L’autre chose, c’est que les
agents des mairies relèvent directement des Se et non des maires. Si à Kouandé,
la collaboration entre le maire et la Se est sans anicroche, ailleurs où des Se
pourraient se montrer très ‘’arrogants’’, cela peut créer des difficultés dans
la mise en œuvre des politiques de développement au niveau de la commune. Les
Se ont plein pouvoir dans certains domaines, par exemple celui de la signature
de la demande de partenariat dans le cadre des coopérations, ce qui relève du
domaine du maire qui décide de la politique de développement de sa commune.
Que conseillez-vous aujourd’hui
aux différents acteurs pour accompagner la réforme sur la décentralisation ?

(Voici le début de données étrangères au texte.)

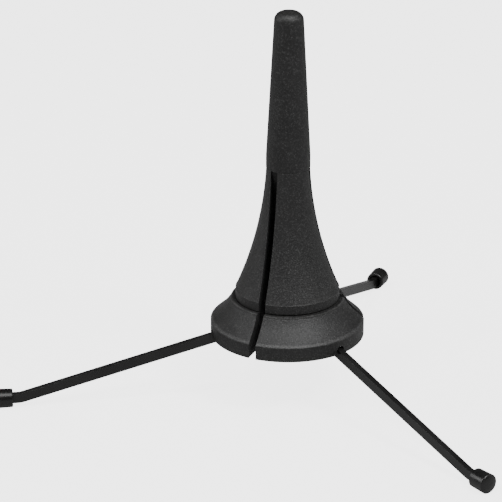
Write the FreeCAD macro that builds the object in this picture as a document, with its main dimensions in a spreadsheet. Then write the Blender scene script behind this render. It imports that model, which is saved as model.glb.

Pour que la réforme sur la
décentralisation connaisse du succès, il faut que chacun maitrise son domaine
d’intervention, ce qu’il a à faire, les responsabilités qui sont les siennes et
que chacun essaie de respecter les attributions de l’autre. C’est ainsi qu’une
bonne collaboration peut naître entre les deux acteurs pivots du développement
de la commune. Quant à la population, elle doit comprendre que les communes
sont dans une nouvelle ère. Ce qui fait le poids de la commune, c’est la
mobilisation des ressources propres, et qui dit mobilisation des ressources,
dit contribution des citoyens qui sont dans la commune. C’est l’heure pour nous
d’inviter chacun à s’acquitter de son devoir. C’est à ce prix que l’objectif de
développement de la commune sera atteint, à la satisfaction de tout le monde?